Hot Rod Forum banner

grrrr...need some thoughts.

794 Views 6 Replies 3 Participants Last post by  vettedreams2001
started the elky up this morning, i went out to get a fixit ticket signed off. Started it up again drove around the corner to pay my 10$ fee. Came outta the courthouse and it wanted to start for half a second then nothing at all. Went home got a spare battery hooked it up and nothing. Even the solinoid didnt click... So i got it pushed out of my parking spot and had it push started (popped the clutch in 2nd and off i went home). Okay, now im home.... Pulled the starter out went down to kragen's and bought a brand new one. Put the new one in and didn't notice I had the terminals touching after tightening up the connections on the solinoid...... So i connect the battery (terminals still shorted) off comes a lil smoke from the battery post!!! oh hell....cant get the terminal off the post.. it stayed like that for a good 20 seconds b4 I was finally able to get the positive unhooked. Starter was clicking every now and then when I was jiggling the power wire around to get it off the post. :boxing: after that I redid the starter and got the wires un-shorted. Everything good to go right? nope..

I put in my key turn it, and nothing from the starter...
Both accessory and on position turn my stereo on, but not fully like it is supposed to (no illumination, no text, no play, just red power light that does nothing when pushed now), but when i turn it to the off position the stereo lights up like normal and says goodbye like normal...
I'm thinking I may have caused the starter to permanently short out or something or another. I need to get this fixed asap, I gotta get to work on Friday....don't wanna get fired.
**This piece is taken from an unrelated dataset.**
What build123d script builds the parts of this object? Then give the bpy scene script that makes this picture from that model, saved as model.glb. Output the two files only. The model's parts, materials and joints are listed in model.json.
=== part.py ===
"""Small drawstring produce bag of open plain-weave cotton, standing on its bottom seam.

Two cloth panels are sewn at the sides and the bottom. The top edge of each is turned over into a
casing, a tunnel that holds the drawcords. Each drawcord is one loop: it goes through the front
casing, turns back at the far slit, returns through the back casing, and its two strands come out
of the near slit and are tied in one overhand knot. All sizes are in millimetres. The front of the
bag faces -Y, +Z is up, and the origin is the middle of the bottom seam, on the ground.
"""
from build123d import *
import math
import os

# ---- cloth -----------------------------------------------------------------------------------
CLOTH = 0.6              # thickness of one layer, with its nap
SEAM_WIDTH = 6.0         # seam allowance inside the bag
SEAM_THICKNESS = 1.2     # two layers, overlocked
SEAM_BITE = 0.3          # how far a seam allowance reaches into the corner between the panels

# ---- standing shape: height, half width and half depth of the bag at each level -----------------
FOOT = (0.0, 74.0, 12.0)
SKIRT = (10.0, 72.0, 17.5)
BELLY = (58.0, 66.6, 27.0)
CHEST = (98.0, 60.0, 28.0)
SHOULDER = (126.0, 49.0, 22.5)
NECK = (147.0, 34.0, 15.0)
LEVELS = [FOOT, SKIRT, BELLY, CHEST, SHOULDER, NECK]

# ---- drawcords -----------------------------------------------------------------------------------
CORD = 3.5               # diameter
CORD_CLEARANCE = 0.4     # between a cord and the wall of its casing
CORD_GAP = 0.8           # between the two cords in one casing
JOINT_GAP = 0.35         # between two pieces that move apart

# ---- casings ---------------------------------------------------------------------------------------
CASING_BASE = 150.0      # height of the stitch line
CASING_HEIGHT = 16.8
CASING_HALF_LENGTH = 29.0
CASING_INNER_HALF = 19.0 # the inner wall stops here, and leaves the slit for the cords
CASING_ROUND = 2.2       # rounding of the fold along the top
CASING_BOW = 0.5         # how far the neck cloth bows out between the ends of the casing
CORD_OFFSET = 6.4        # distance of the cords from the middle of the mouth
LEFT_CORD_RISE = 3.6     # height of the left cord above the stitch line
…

The main fuse maxi-link or whatever its called is still good, its not blown, none of the interior fuse box fuses are blown.
Ive taken out my ignition switch and went straight to the source of "hot wiring" it .... that did nothing as well.
I had to come inside I was freezing my huevos off.... I'll get back to it tomorrow with some of the ideas I get here.
grrrr. there's always somethin or another biting me in the ***. :spank:
See less See more
1 - 7 of 7 Posts
Doc here, :pimp:

If your sure the fuse link is good (and there are usually more than one..) you must have melted a connection on the SWITCHED Ignition support buss..(the other 10 ga red wire coming off the starter big bolt wire..) Inspect that wire carefully.

Sounds like only the unswitched and ACC support busses are still working, but not the SWITCHED buss. This would have burned out when you shorted the starter. The stereo would work partially because it had memory power but no main power..( the red light, and "Goodbye") in RUN.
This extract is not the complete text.